From Agronomists of the
Potash & Phosphate Institute
655 Engineering Drive, Suite 110
Norcross, Georgia 30092-2837
Phone (770) 447-0335

Winter 2000, No. 1


Growers across the Corn Belt struggled with high levels of lodging this past season. Weather and other factors combined to increase infection with stalk rot, leading to poorly filled ears, ear rots, and harvest losses. It’s too late to do much about it for the year 2000 crop. But it’s not too late to identify preventive measures for the 2001 season.

Weather conditions played the largest role in producing the stresses that led to stalk rot infection. These stresses included shortages or excesses of water, leaf diseases like rust and Stewart’s wilt, leaf damage from hail, frost, and low temperatures, and insect damage. However, fertilizer factors played a role as well. Since fertilizer is more controllable than weather, it deserves attention.

Stalk rots are encouraged whenever the plant cannot maintain carbohydrates in the stem. Late-season stresses that reduce leaf photosynthesis, the source of carbohydrates, tend to increase stalk rots, because the ear is supplied at the expense of the roots and stems. In some places, excess rains caused nitrogen losses. Later in the season, nitrogen-starved leaves couldn’t maintain stem carbohydrates, resulting in stalk rot.
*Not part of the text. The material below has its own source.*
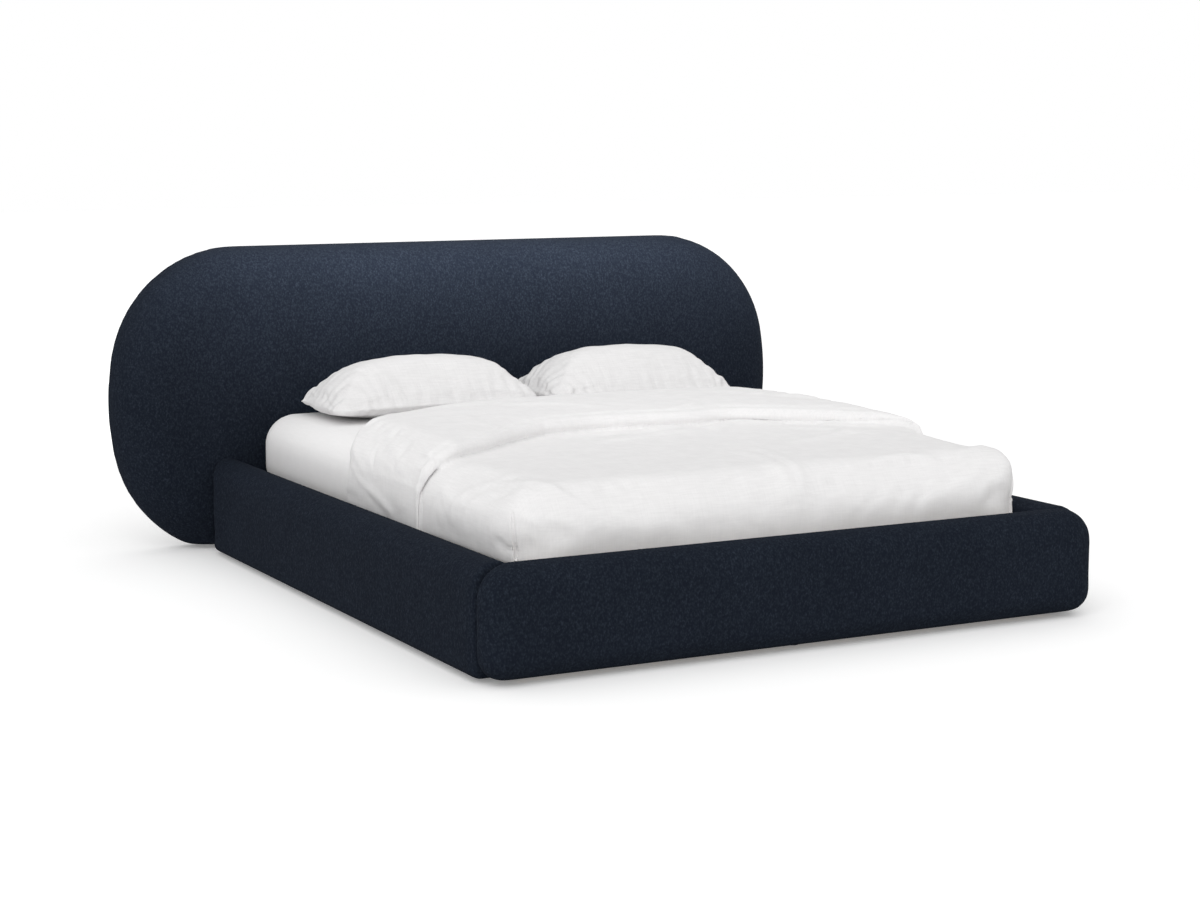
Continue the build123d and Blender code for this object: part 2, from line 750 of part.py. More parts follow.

Potassium has long been the nutrient most associated with plant disease reduction. It has been shown to reduce stalk rots caused by the Fusarium, Gibberella, and Diplodia species of fungi in research reports over the past 40 years. It’s particularly important to use potassium to balance nitrogen, since excess nitrogen without sufficient potassium produces weak, susceptible stalks.

Chloride also has a role in reducing stalk rot. Recent maximum yield research in New Jersey confirmed that fact in a field experiment. Corn fertilized with muriate of potash (potassium chloride) rather than sulfate of potash had less than half as much stalk rot on a four-year average. The 360 pounds of chloride per acre boosted yields from 255 to 272 bushels per acre. The rates of fertilizer used in this high-yield experiment would not be economical on most farms, but the results make it plain that chloride can suppress disease. In fact, such findings are not new. New York state research reported in 1958 that the chloride in muriate of potash reduced stalk rot.

Is it possible that increasing use of fluid fertilizers has led to lower supply of potassium and chloride than in the past? Banding fluids close to the seed efficiently delivers the phosphorus demanded by the young seedling, but it often supplies less potassium and little to no chloride. You may need to supply these two critical nutrients another way. Recent research in Ontario has confirmed an increased need for potassium in starters in no-till corn. Indeed, visual symptoms of potash deficiency showed up in many places across the Corn Belt and other regions during the 2000 growing season.

When you plan next year’s corn crop, identify all the possible solutions to stalk rot...hybrids, crop rotation, residue management, and nutrients: in soils, fertilizers and manures. Fertilizer management won’t eliminate stalk rot, but it can help to suppress it.